就这样沉默了好久,久到衣服上的泪水已经被风吹干了。
“喂,说了半天说的我好饿。”她坐直了身子,我终于可以活动一下被她压的酸痛的肩膀了。“你应该再胖一点,靠着你就舒服多了。”江山易改本性难移,她果然不是忧郁型的,就算忧郁也是一瞬间。
趁她缓过来,我逗她说:“刚才你抱我的时候让我发现了一个秘密。”我坏笑着看了看她错愕的眼神:“平的,平的。”
她起初没有反应过来的愣了一下,然后猛扑过来把我按在地上。“卢妃你竟敢对朕无礼!”我一面大笑一面尖叫,看着她又重新满血满状态的活过来,我终于放心了。
学生时代在闹得正欢的时候,班主任突然站在眼前会比贞子突然从地下爬出来更可怕。我们笑着的脸一下子僵了。
发哥却一脸笑容:“闹,接着闹。”三个人对视,可想而知在犯罪现场被逮个正着的我们有多悲哀。

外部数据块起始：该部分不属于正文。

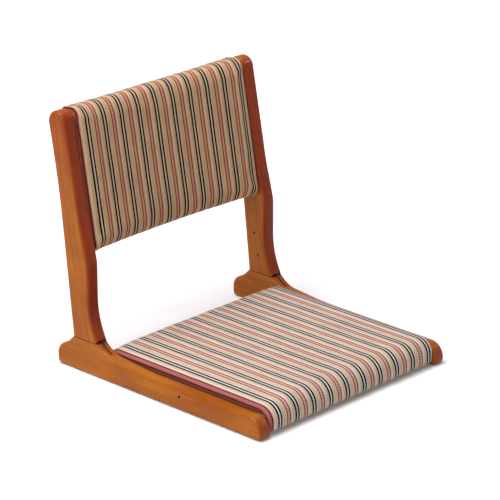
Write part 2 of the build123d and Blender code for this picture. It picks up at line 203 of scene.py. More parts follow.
class Finish:
    """One material, or the world, and the small vocabulary that its nodes are built with."""

    def __init__(self, name, kind="materials", shader="Principled BSDF"):
        self.material = getattr(bpy.data, kind).new(name)
        self.material.use_nodes = True
        self.tree = self.material.node_tree
        self.shader = self.tree.nodes[shader]

    def add(self, kind, **settings):
        """A new shader node."""
        node = self.tree.nodes.new("ShaderNode" + kind)
        for name, value in settings.items():
            setattr(node, name, value)
        return node

    def feed(self, socket, value):
        """Link a socket to another, or set its constant."""
        if isinstance(value, bpy.types.NodeSocket):
            self.tree.links.new(value, socket)
        else:
            socket.default_value = value

    def set(self, **sockets):
        """Set or link the shader's own sockets; an underscore stands for a space."""
        for name, value in sockets.items():
            self.feed(self.shader.inputs[name.replace("_", " ")], value)

    def math(self, operation, first, second=0.0, third=0.5):
        """The result of one step of arithmetic."""
        node = self.add("Math", operation=operation)
        for socket, value in zip(node.inputs, (first, second, third)):
            self.feed(socket, value)
        return node.outputs[0]

    def white_rays(self):
        """One for the rays that see the white studio: the camera's, and those off or through a surface."""
        seen = self.add("LightPath")
        shown = self.math("MAXIMUM", seen.outputs["Is Camera Ray"], seen.outputs["Is Glossy Ray"])
        return self.math("MAXIMUM", shown, seen.outputs["Is Transmission Ray"])

    def mix(self, share, first, second, blend_type="MIX"):
        """A blend of two colours."""
        node = self.add("Mix", data_type="RGBA", blend_type=blend_type)
        self.feed(node.inputs[0], share)
        self.feed(node.inputs[6], first)
        self.feed(node.inputs[7], second)
        return node.outputs[2]

    def ramp(self, value, stops, interpolation="LINEAR"):
        """A colour for each value, through (position, colour) stops."""
        node = self.add("ValToRGB")
        ramp = node.color_ramp
        ramp.interpolation = interpolation
        ramp.elements.remove(ramp.elements[1])
        ramp.elements[0].position, ramp.elements[0].color = stops[0]
        for position, colour in stops[1:]:
            ramp.elements.new(position).color = colour
        self.feed(node.inputs["Fac"], value)
        return node.outputs["Color"]

    def scale(self, tone, factor):
        """A colour multiplied by a factor that is a colour too."""
        return self.mix(1.0, tone, factor, "MULTIPLY")

    def noise(self, vector, scale=1.0, detail=2.0):
        """Smooth noise around a half."""
        node = self.add("TexNoise")
        self.feed(node.inputs["Vector"], vector)
        self.feed(node.inputs["Scale"], scale)
        self.feed(node.inputs["Detail"], detail)
        return node.outputs["Fac"]

    def cells(self, vector, size, turn=(0, 0, 0)):
        """Coordinates counted in cells of a given size, along turned axes."""
        node = self.add("Mapping", vector_type="TEXTURE")
        self.feed(node.inputs["Vector"], vector)
        self.feed(node.inputs["Rotation"], turn)
        self.feed(node.inputs["Scale"], size)
        return node.outputs["Vector"]

    def place(self):
        """Where a point lies in the chair's own frame."""
        return self.add("TexCoord").outputs["Object"]

    def parts(self, vector):
        """The X, Y and Z of a vector."""
        node = self.add("SeparateXYZ")
        self.feed(node.inputs[0], vector)
        return node.outputs

    def lines(self, first, first_spacing, second, second_spacing):
        """Slanting lines, from 0 to 1 and back, across two coordinates."""
        first = self.math("DIVIDE", first, first_spacing)
        second = self.math("DIVIDE", second, second_spacing)
        slant = self.math("ADD", first, second)
        wave = self.math("SINE", self.math("MULTIPLY", slant, 2 * pi))
        return self.math("MULTIPLY_ADD", wave, 0.5)

    def bump(self, height, distance, strength=1.0):
        """Let a height shape the shader's normal."""
        node = self.add("Bump")
        self.feed(node.inputs["Strength"], strength)
        self.feed(node.inputs["Distance"], distance)
        self.feed(node.inputs["Height"], height)
        self.feed(self.shader.inputs["Normal"], node.outputs["Normal"])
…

发哥在我们旁边的草地上盘腿坐下,却只字不提这档子事,只是一脸疲倦的望着夜空:“我最喜欢放学以后来这里看天上的星星了。”
我和卢妃异口同声地尖叫道:“放学了?!”
发哥使劲瞪了我们一眼,继续自言自语道:“累了,烦了,你们不听话了,儿子做错事了,来这里,一切都变好了。你们经历过一次高考,就不再是单纯的高中生,而是大人了。表面上看起来,你们是高考的失败者,但你们要知道,你们有着绝大部分人都没有的特殊经历,你们从中获得的,远比失去的多。我经常跟我儿子说,就算再不喜欢学校,也得好好听课好好做作业,因为学习跟喜不喜欢无关。我相信你们比任何人都更清楚,现在的学习是为了什么,所以不管有多少个不情愿,不管有多少件闲事影响心情,都不能放弃。”
“我们知道自己为什么还坐在高三教室里。发哥你是个好父亲,更是个好老师。”我深深望着他厚厚眼镜下的那双眼睛。
“你第一天来就应该看出来我是个好老师!”他诙谐一笑。
这个夜晚最后的结局就是,发哥坐了一会,旁若无人地站起来拍了拍裤子上的草,拂袖而去,只留下我们俩面面相觑。